### Problem statement:
Copy out the line that contains "for name, piece", the line that contains "bpy.context.scene.collection.objects.link(empty)", and every line between them, exactly, and nothing else.

begin Available data

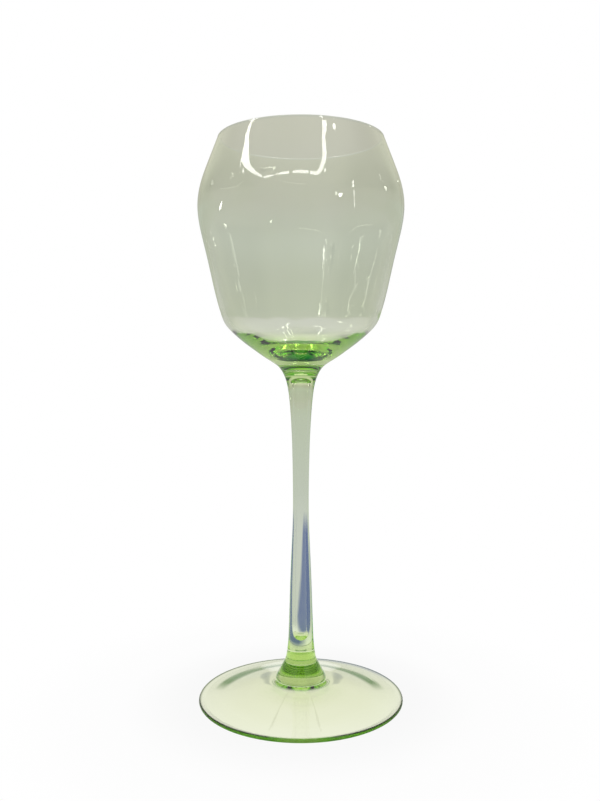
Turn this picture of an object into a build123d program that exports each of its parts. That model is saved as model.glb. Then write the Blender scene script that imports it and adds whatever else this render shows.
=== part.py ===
from build123d import *

# Long-stemmed wine glass in five pieces, fused end to end: a blown bowl, an upper merese (a short
# button of solid glass), a stem with a closed air bore, a lower merese and a spun foot.
#
# Every piece is a body of revolution about +Z. The origin is the centre of the foot's resting
# plane. Lengths are in millimetres, and every outline is a list of (radius, z).

import math
import os

HEIGHT = 220.0  # resting plane to top of lip

# Blown wall: thickness measured level, at three heights
RIM_WALL, SHOULDER_WALL, LOW_WALL = 1.1, 1.2, 1.8
SHOULDER_Z = 193.9  # widest point
WALL_END_Z = 152.0  # where the wall starts to round into the base
FLOOR_Z = 138.0  # lowest point inside the bowl

# Joints between pieces: outside radius and height
BOWL_JOINT = (9.55, 132.6)  # bowl on upper merese
STEM_TOP_JOINT = (7.55, 130.4)  # upper merese on stem
STEM_FOOT_JOINT = (5.9, 16.8)  # stem on lower merese
FOOT_JOINT = (9.95, 8.2)  # lower merese on foot

BORE_TOP_Z, BORE_BOTTOM_Z = 128.2, 23.4

FOOT_R = 40.4
EDGE_TOP_Z = 1.4  # top of the foot's rounded edge
EDGE_INSET = 0.6  # from the foot radius in to where the rounding starts
EDGE_MID_Z = EDGE_TOP_Z / 2 - 0.02  # point on the rounding at the full radius
RING_OUT_R, RING_IN_R = 39.7, 37.6  # flat resting ring
DOME_Z = 6.0  # rise of the foot's underside at the axis

CURVE_STEP = 1.2  # approximate spacing of the points that a smooth curve is drawn through

# Outside of the blown wall, downward from the lip
WALL_OUT = [
    (32.2, 219.45), (32.81, 217.9), (33.47, 216.2), (34.37, 213.9), (35.27, 211.6),
    (36.16, 209.3), (37.04, 207.0), (37.84, 204.8), (38.55, 202.6), (39.13, 200.4),
    (39.57, 198.2), (39.84, 196.1), (39.96, SHOULDER_Z), (39.92, 191.8), (39.73, 189.6),
    (39.42, 187.4), (38.99, 185.1), (38.51, 182.9), (37.96, 180.6), (37.40, 178.3),
    (36.85, 176.0), (36.30, 173.7), (35.78, 171.4), (35.27, 169.1), (34.77, 166.8),
    (34.27, 164.5), (33.76, 162.2), (33.21, 159.9), (32.63, 157.6), (32.00, 155.3),
    (31.40, 153.3), (30.98, WALL_END_Z),
]

# Rounded corner and conical base, carrying on from the wall
BASE_OUT = [
    (30.52, 150.6), (29.95, 149.2), (29.1, 147.85), (27.9, 146.45), (26.25, 144.85),
    (24.6, 143.35), (22.25, 141.4), (19.85, 139.6), (17.55, 137.95), (15.35, 136.35),
    (13.25, 134.95), (11.2, 133.75), BOWL_JOINT,
]

# Inside of the base: a shallow dish, outward from the axis
BOWL_FLOOR = [
    (0.0, FLOOR_Z), (6.0, 138.2), (11.0, 138.95), (15.0, 140.1), (18.5, 141.7),
    (22.0, 143.8), (25.0, 145.95), (27.25, 148.1), (28.85, 150.5),
]

# The next four run from top to bottom
UPPER_MERESE_OUT = [BOWL_JOINT, (8.75, 131.9), (8.1, 131.15), STEM_TOP_JOINT]

STEM_OUT = [
    STEM_TOP_JOINT, (6.95, 129.4), (6.4, 128.3), (5.95, 127.0), (5.55, 125.6),
    (5.2, 124.0), (4.88, 121.8), (4.6, 119.4), (4.38, 117.1), (4.2, 114.7),
    (4.03, 112.4), (3.89, 110.0), (3.77, 107.6), (3.66, 105.3), (3.56, 102.9),
    (3.43, 98.2), (3.32, 93.4), (3.24, 88.6), (3.18, 84.0), (3.15, 79.0),
    (3.17, 75.0), (3.24, 71.0), (3.36, 67.0), (3.52, 63.0), (3.7, 59.0),
    (3.87, 55.0), (4.03, 51.0), (4.17, 47.0), (4.3, 43.0), (4.41, 39.0),
    (4.52, 35.0), (4.64, 31.0), (4.78, 27.0), (4.93, 23.8), (5.12, 21.6),
    (5.36, 19.8), (5.62, 18.3), STEM_FOOT_JOINT,
]

BORE = [
    (0.0, BORE_TOP_Z), (1.5, 128.05), (2.45, 127.4), (2.9, 126.2), (3.0, 124.3),
    (2.95, 121.0), (2.8, 117.0), (2.6, 112.0), (2.4, 106.0), (2.25, 100.0),
    (2.14, 93.0), (2.06, 84.0), (2.04, 76.0), (2.1, 68.0), (2.2, 60.0),
    (2.3, 52.0), (2.38, 45.0), (2.42, 38.0), (2.42, 32.0), (2.36, 28.8),
    (2.15, 26.4), (1.7, 24.6), (1.0, 23.65), (0.0, BORE_BOTTOM_Z),
]

LOWER_MERESE_OUT = [
    STEM_FOOT_JOINT, (6.25, 15.8), (6.85, 14.6), (7.5, 13.4), (8.15, 12.2),
    (8.8, 11.0), (9.4, 9.95), (9.8, 9.1), FOOT_JOINT,
]

# Top of the foot, outward from the joint
FOOT_TOP = [
    FOOT_JOINT, (12.0, 7.5), (15.0, 6.7), (18.0, 5.9), (24.0, 4.45), (30.0, 3.1),
    (34.0, 2.27), (37.0, 1.73), (FOOT_R - EDGE_INSET, EDGE_TOP_Z),
]

# Underside of the foot, inward from the resting ring
FOOT_UNDER = [
    (RING_IN_R, 0.0), (36.0, 0.25), (33.0, 0.75), (29.0, 1.6), (24.0, 2.7),
    (18.0, 3.95), (12.0, 5.0), (6.0, 5.75), (0.0, DOME_Z),
]


def blend(weights, vectors):
    """Weighted sum of (radius, z) vectors."""
    return tuple(sum(w * vector[axis] for w, vector in zip(weights, vectors)) for axis in (0, 1))


def end_tangent(point, slope, neighbour):
    """Tangent at a curve's end: level on the axis, elsewhere carried on from its neighbour."""
    if point[0] == 0:
        return (math.copysign(1, slope[0]), 0.0)
    return blend((1.5, -0.5), (slope, neighbour))


def curve(points):
    """Spline through closely spaced points on a cubic Hermite curve through the given ones."""
    spans = list(zip(points, points[1:]))
    gaps = [math.dist(start, end) for start, end in spans]
    slopes = [blend((-1 / gap, 1 / gap), span) for gap, span in zip(gaps, spans)]
    # Each inner tangent leans towards the slope of the shorter gap beside it
    inner = [
        blend((after / (before + after), before / (before + after)), pair)
        for before, after, pair in zip(gaps, gaps[1:], zip(slopes, slopes[1:]))
    ]
    tangents = [
        end_tangent(points[0], slopes[0], inner[0]),
        *inner,
        end_tangent(points[-1], slopes[-1], inner[-1]),
    ]
    dense = []
    for i, gap in enumerate(gaps):
        parts = max(2, round(gap / CURVE_STEP))
        for k in range(parts):
            t = k / parts
            weights = (
                2 * t**3 - 3 * t**2 + 1,
                (t**3 - 2 * t**2 + t) * gap,
                -2 * t**3 + 3 * t**2,
                (t**3 - t**2) * gap,
            )
            ends = (points[i], tangents[i], points[i + 1], tangents[i + 1])
            dense.append(blend(weights, ends))
    return Spline(dense + [points[-1]])


def on_axis(point):
    """The point on the axis level with the given one."""
    return (0, point[1])


def turned(*edges):
    """The solid made by turning a closed half section about +Z."""
    return revolve(Plane.XZ * make_face(Wire(list(edges))), Axis.Z, 360)


def turned_core(outline):
    """A solid piece with flat ends, from its outside outline."""
    top, bottom = outline[0], outline[-1]
    return turned(
        curve(outline),
        Line(bottom, on_axis(bottom)),
        Line(on_axis(bottom), on_axis(top)),
        Line(on_axis(top), top),
    )


def wall_thickness(z):
    """Level thickness of the blown wall: linear above the shoulder, quadratic below."""
    if z >= SHOULDER_Z:
        t = (z - SHOULDER_Z) / (HEIGHT - SHOULDER_Z)
        return SHOULDER_WALL + (RIM_WALL - SHOULDER_WALL) * t
    t = (SHOULDER_Z - z) / (SHOULDER_Z - WALL_END_Z)
    return SHOULDER_WALL + (LOW_WALL - SHOULDER_WALL) * t**2


def make_bowl():
    # The dish's outermost point stands in for the wall's lowest one on the inside
    wall_in = [(r - wall_thickness(z), z) for r, z in WALL_OUT[:-1]]
    lip_out, lip_in = WALL_OUT[0], wall_in[0]
    lip_mid_r = (lip_in[0] + lip_out[0]) / 2
    return turned(
        ThreePointArc(lip_in, (lip_mid_r, HEIGHT), lip_out),
        curve(WALL_OUT + BASE_OUT),
        Line(BOWL_JOINT, on_axis(BOWL_JOINT)),
        Line(on_axis(BOWL_JOINT), (0, FLOOR_Z)),
        curve(BOWL_FLOOR + wall_in[::-1]),
    )


def make_stem():
    bore = turned(curve(BORE), Line((0, BORE_BOTTOM_Z), (0, BORE_TOP_Z)))
    return turned_core(STEM_OUT) - bore


def make_foot():
    return turned(
        curve(FOOT_TOP),
        ThreePointArc(FOOT_TOP[-1], (FOOT_R, EDGE_MID_Z), (RING_OUT_R, 0)),
        Line((RING_OUT_R, 0), (RING_IN_R, 0)),
        curve(FOOT_UNDER),
        Line((0, DOME_Z), on_axis(FOOT_JOINT)),
        Line(on_axis(FOOT_JOINT), FOOT_JOINT),
    )


pieces = {
    "bowl": make_bowl(),
    "upper_merese": turned_core(UPPER_MERESE_OUT),
    "stem": make_stem(),
    "lower_merese": turned_core(LOWER_MERESE_OUT),
    "foot": make_foot(),
}

os.makedirs("parts", exist_ok=True)
for name, piece in pieces.items():
    solid = piece.solid()
    solid.label = name
    export_step(solid, os.path.join("parts", name + ".step"))
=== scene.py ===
"""A green wine glass, 1 unit = 1 m, standing on z = 0 with its axis on +Z.

From the top: a blown bowl, a merese (a small glass collar), a hollow stem, a second merese and a
foot. The camera stands in front, on -Y, so +X is to the right.
"""

import math

import bmesh
import bpy
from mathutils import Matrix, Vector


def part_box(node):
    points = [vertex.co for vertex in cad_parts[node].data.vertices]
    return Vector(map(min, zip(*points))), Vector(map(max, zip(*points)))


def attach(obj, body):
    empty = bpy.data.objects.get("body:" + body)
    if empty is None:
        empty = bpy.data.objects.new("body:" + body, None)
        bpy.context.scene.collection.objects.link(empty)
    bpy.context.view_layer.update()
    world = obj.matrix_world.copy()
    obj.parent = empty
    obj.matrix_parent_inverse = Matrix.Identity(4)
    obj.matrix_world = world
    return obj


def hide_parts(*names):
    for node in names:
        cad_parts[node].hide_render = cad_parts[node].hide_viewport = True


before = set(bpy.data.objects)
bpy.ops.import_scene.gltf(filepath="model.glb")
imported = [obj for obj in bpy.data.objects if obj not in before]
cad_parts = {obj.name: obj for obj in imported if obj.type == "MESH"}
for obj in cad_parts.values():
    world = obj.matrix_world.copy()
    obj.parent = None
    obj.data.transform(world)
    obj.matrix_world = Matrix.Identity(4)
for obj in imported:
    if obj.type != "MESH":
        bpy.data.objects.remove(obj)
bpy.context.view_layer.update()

MM = 0.001
SEGMENTS = 224       # round the axis
DISC_RINGS = 8       # rings across a joint face
GAP = 0.012          # mm from a joint to each face, so that joint faces never coincide
GLASS, SEALED = 0, 1  # material slots

# --------------------------------------------------------------------------------------------------
# Half sections, in millimetres: (radius, height). Joints are numbered from the top.
# --------------------------------------------------------------------------------------------------


def z_range(node):
    low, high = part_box(node)
    return low[2] / MM, high[2] / MM


JOINT_1_Z, HEIGHT = z_range("bowl")
JOINT_3_Z, JOINT_2_Z = z_range("stem")
JOINT_4_Z = z_range("lower_merese")[0]
JOINT_1_R, JOINT_2_R, JOINT_3_R, JOINT_4_R = 9.55, 7.55, 5.9, 9.95

# Bowl: wall thickness at the rim, the shoulder (the widest place) and the low end of the wall
WALL_RIM, WALL_SHOULDER, WALL_LOW = 1.1, 1.2, 1.8
SHOULDER_Z, WALL_END_Z = 193.9, 152.0
FLOOR_Z = 138.0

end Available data

### Response to this task:
for name, piece in pieces.items():
    solid = piece.solid()
    solid.label = name
    export_step(solid, os.path.join("parts", name + ".step"))
=== scene.py ===
"""A green wine glass, 1 unit = 1 m, standing on z = 0 with its axis on +Z.

From the top: a blown bowl, a merese (a small glass collar), a hollow stem, a second merese and a
foot. The camera stands in front, on -Y, so +X is to the right.
"""

import math

import bmesh
import bpy
from mathutils import Matrix, Vector


def part_box(node):
    points = [vertex.co for vertex in cad_parts[node].data.vertices]
    return Vector(map(min, zip(*points))), Vector(map(max, zip(*points)))


def attach(obj, body):
    empty = bpy.data.objects.get("body:" + body)
    if empty is None:
        empty = bpy.data.objects.new("body:" + body, None)
        bpy.context.scene.collection.objects.link(empty)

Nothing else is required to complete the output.